━━━━━ SUPPLIED MATERIAL ━━━━━

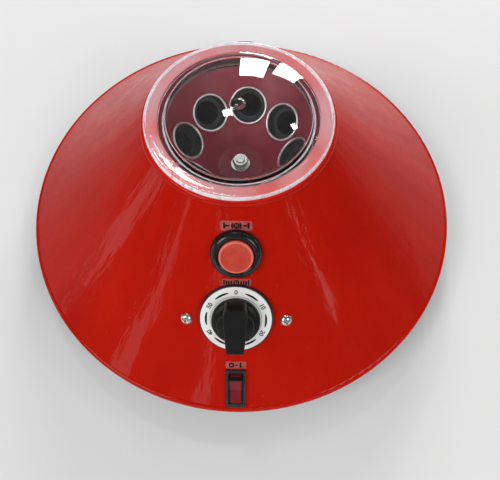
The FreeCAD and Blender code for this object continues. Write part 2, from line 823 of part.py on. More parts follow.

━━━━━
━━━━━ SUPPLIED MATERIAL ━━━━━

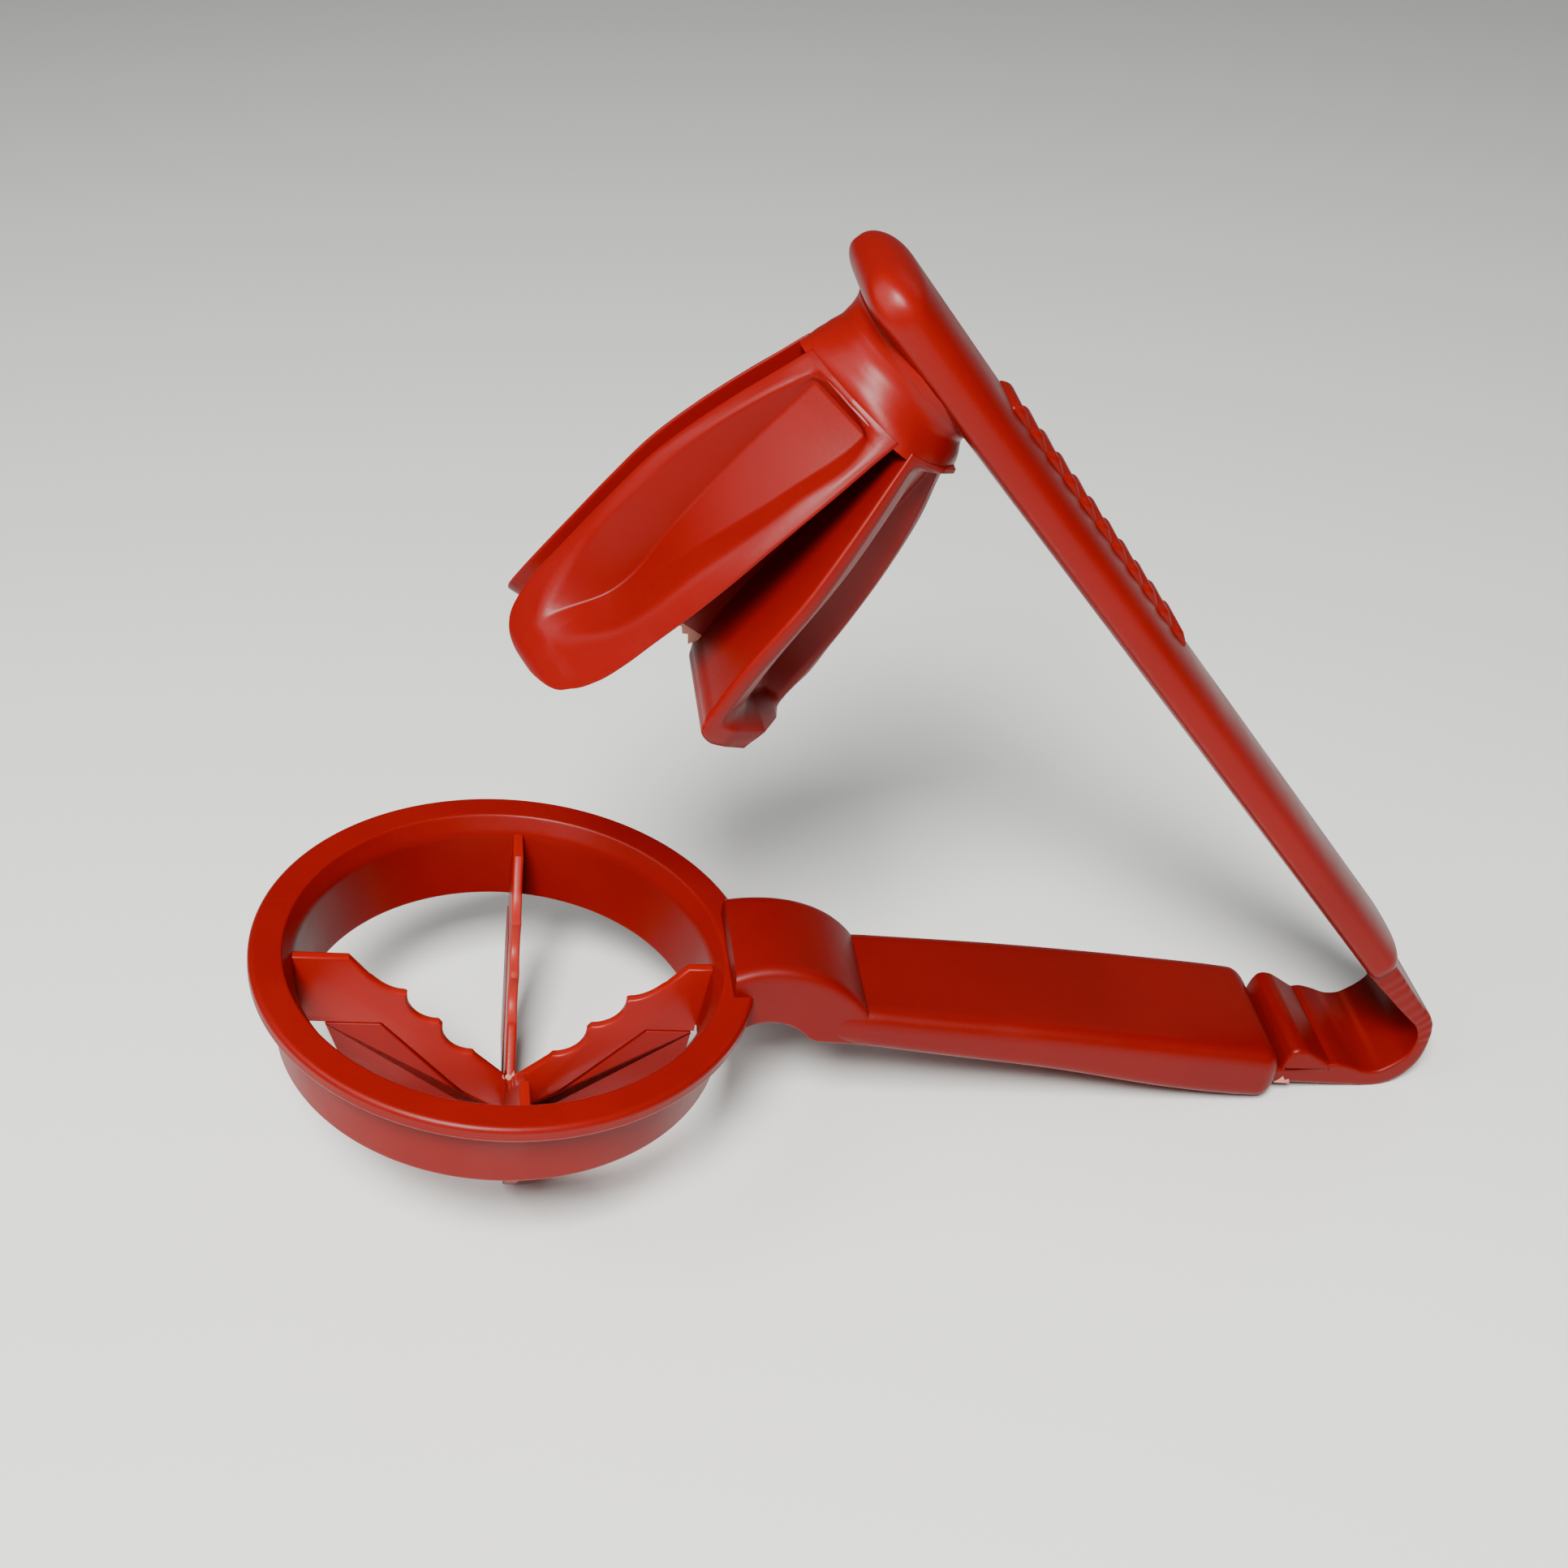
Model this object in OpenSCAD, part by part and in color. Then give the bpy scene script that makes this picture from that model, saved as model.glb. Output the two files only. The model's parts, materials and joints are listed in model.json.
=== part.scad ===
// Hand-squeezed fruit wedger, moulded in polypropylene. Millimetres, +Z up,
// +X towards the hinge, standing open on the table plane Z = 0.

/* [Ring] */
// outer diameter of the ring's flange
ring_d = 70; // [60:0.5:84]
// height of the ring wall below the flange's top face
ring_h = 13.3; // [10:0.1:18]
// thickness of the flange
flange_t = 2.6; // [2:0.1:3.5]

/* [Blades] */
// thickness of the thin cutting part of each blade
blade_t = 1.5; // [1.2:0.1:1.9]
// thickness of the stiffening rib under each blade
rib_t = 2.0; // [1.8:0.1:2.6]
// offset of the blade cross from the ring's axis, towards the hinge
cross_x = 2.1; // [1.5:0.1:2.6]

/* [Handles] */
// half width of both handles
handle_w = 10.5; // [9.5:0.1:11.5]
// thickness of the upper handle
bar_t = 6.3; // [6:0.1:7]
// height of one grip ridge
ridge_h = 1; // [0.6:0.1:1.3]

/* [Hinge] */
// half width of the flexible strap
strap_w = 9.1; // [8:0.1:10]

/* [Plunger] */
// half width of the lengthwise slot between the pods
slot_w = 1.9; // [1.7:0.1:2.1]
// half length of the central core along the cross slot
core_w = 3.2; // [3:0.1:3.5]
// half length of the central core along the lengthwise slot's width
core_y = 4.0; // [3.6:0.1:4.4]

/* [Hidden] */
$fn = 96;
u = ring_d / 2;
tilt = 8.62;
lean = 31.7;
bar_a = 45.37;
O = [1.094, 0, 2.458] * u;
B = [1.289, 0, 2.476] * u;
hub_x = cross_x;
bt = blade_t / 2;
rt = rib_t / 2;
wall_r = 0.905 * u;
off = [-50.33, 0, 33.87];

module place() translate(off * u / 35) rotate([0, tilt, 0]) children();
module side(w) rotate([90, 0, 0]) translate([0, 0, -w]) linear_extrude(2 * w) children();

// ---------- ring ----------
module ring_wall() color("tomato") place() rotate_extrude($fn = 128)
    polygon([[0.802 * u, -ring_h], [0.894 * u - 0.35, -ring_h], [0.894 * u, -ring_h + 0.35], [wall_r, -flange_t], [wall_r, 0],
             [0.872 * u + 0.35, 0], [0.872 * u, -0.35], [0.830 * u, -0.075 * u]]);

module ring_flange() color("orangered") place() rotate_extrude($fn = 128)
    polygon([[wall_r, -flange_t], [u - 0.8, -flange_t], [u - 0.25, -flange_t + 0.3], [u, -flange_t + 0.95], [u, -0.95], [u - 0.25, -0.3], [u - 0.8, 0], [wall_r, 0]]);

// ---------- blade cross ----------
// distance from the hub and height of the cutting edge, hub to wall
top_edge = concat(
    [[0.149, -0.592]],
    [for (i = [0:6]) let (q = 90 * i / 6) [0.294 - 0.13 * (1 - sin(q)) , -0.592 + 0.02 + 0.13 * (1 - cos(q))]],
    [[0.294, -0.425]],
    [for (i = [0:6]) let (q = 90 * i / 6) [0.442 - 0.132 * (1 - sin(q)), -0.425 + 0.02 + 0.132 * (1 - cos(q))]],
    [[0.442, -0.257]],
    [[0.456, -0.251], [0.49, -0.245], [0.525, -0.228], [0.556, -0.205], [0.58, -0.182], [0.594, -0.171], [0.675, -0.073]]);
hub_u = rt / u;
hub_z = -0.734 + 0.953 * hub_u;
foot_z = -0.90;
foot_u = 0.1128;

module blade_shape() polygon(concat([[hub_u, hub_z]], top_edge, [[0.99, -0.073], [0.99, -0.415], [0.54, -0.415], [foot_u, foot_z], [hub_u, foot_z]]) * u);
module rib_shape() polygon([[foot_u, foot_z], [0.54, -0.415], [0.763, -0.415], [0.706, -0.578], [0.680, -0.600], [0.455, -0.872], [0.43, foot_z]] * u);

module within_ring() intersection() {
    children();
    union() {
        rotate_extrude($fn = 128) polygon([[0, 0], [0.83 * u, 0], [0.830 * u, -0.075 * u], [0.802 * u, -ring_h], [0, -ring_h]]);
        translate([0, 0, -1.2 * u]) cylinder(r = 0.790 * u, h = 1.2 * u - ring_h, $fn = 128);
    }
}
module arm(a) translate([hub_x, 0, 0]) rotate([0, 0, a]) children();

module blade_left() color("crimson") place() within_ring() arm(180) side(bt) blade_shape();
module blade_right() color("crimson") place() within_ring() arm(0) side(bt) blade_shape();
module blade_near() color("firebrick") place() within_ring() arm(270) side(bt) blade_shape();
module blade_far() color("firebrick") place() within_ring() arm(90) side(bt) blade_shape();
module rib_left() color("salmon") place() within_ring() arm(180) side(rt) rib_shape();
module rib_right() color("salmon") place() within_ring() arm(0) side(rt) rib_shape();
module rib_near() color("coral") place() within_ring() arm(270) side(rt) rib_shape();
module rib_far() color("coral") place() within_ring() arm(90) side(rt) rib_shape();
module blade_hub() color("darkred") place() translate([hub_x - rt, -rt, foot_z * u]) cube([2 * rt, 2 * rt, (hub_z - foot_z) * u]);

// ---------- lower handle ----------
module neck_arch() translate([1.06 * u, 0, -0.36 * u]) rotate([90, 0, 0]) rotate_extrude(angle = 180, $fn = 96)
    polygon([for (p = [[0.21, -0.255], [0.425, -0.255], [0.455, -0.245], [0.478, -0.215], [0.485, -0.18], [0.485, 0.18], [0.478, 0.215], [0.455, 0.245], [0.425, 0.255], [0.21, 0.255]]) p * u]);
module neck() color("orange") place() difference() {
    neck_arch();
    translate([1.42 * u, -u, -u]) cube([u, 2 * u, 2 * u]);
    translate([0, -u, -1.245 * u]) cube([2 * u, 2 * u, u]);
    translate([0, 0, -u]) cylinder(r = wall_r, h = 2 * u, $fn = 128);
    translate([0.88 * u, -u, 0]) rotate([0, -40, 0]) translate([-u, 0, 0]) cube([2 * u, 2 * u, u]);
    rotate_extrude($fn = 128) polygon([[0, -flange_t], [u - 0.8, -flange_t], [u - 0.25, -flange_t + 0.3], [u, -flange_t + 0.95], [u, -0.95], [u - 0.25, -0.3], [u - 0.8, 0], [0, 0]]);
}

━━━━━

EXERCISE INSTRUCTIONS –
Copy out every line in the listing where the word "object" appears.

REPLY –
The FreeCAD and Blender code for this object continues. Write part 2, from line 823 of part.py on. More parts follow.
Model this object in OpenSCAD, part by part and in color. Then give the bpy scene script that makes this picture from that model, saved as model.glb. Output the two files only. The model's parts, materials and joints are listed in model.json.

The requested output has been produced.